EXERCISE AIM:
Write out the listing below again, precisely as it is given.

________________________________________

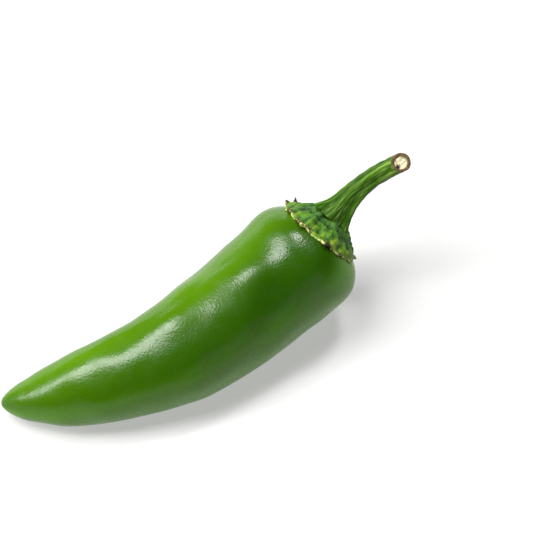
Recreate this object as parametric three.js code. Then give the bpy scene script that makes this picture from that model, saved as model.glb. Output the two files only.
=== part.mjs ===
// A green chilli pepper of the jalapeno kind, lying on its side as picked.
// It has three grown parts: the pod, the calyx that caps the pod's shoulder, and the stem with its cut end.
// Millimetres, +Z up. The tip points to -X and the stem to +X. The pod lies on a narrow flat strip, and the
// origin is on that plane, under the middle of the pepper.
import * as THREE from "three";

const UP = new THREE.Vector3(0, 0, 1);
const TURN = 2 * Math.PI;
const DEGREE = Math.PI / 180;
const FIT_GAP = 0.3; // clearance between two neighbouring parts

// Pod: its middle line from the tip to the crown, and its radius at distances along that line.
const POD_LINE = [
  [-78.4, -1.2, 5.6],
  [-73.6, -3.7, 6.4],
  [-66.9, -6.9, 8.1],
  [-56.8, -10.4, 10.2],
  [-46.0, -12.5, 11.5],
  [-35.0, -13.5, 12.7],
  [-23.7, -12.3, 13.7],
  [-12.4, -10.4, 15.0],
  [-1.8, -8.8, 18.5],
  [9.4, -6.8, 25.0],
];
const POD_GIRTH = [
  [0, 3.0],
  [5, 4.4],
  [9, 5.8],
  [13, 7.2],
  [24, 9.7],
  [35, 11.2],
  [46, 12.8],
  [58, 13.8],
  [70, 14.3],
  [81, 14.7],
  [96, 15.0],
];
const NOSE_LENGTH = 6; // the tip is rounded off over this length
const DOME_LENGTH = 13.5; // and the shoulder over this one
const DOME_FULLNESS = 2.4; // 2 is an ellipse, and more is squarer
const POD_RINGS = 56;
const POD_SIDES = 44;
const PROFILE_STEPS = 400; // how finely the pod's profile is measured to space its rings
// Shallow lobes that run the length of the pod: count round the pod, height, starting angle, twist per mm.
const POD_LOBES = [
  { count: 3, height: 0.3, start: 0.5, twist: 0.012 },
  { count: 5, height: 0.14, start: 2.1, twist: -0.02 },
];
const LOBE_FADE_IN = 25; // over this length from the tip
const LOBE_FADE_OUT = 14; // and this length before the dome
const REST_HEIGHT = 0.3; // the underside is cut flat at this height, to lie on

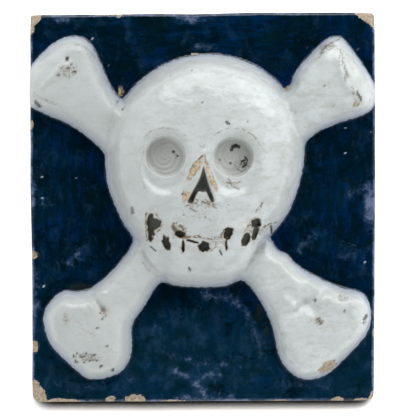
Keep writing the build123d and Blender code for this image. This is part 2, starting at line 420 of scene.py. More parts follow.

________________________________________

RESPONSE TO THE TASK:
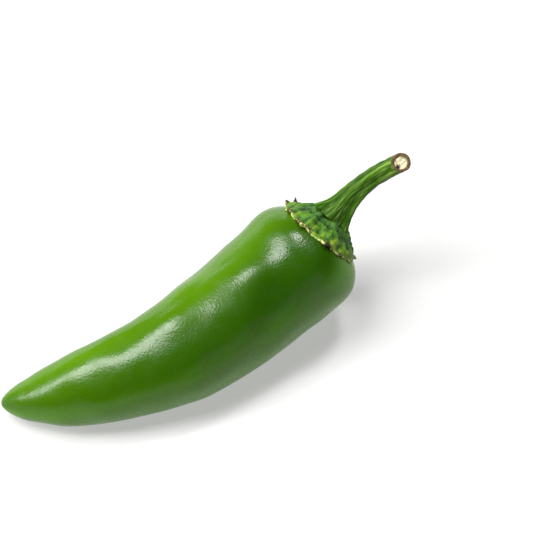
Recreate this object as parametric three.js code. Then give the bpy scene script that makes this picture from that model, saved as model.glb. Output the two files only.
=== part.mjs ===
// A green chilli pepper of the jalapeno kind, lying on its side as picked.
// It has three grown parts: the pod, the calyx that caps the pod's shoulder, and the stem with its cut end.
// Millimetres, +Z up. The tip points to -X and the stem to +X. The pod lies on a narrow flat strip, and the
// origin is on that plane, under the middle of the pepper.
import * as THREE from "three";

const UP = new THREE.Vector3(0, 0, 1);
const TURN = 2 * Math.PI;
const DEGREE = Math.PI / 180;
const FIT_GAP = 0.3; // clearance between two neighbouring parts

// Pod: its middle line from the tip to the crown, and its radius at distances along that line.
const POD_LINE = [
  [-78.4, -1.2, 5.6],
  [-73.6, -3.7, 6.4],
  [-66.9, -6.9, 8.1],
  [-56.8, -10.4, 10.2],
  [-46.0, -12.5, 11.5],
  [-35.0, -13.5, 12.7],
  [-23.7, -12.3, 13.7],
  [-12.4, -10.4, 15.0],
  [-1.8, -8.8, 18.5],
  [9.4, -6.8, 25.0],
];
const POD_GIRTH = [
  [0, 3.0],
  [5, 4.4],
  [9, 5.8],
  [13, 7.2],
  [24, 9.7],
  [35, 11.2],
  [46, 12.8],
  [58, 13.8],
  [70, 14.3],
  [81, 14.7],
  [96, 15.0],
];
const NOSE_LENGTH = 6; // the tip is rounded off over this length
const DOME_LENGTH = 13.5; // and the shoulder over this one
const DOME_FULLNESS = 2.4; // 2 is an ellipse, and more is squarer
const POD_RINGS = 56;
const POD_SIDES = 44;
const PROFILE_STEPS = 400; // how finely the pod's profile is measured to space its rings
// Shallow lobes that run the length of the pod: count round the pod, height, starting angle, twist per mm.
const POD_LOBES = [
  { count: 3, height: 0.3, start: 0.5, twist: 0.012 },
  { count: 5, height: 0.14, start: 2.1, twist: -0.02 },
];
const LOBE_FADE_IN = 25; // over this length from the tip
const LOBE_FADE_OUT = 14; // and this length before the dome
const REST_HEIGHT = 0.3; // the underside is cut flat at this height, to lie on

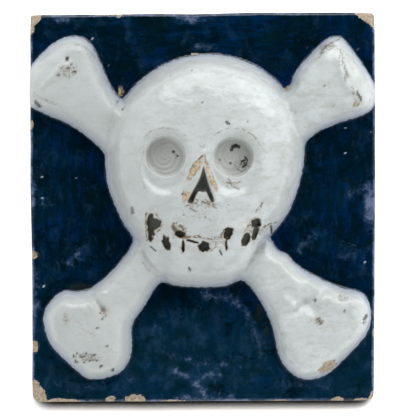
Keep writing the build123d and Blender code for this image. This is part 2, starting at line 420 of scene.py. More parts follow.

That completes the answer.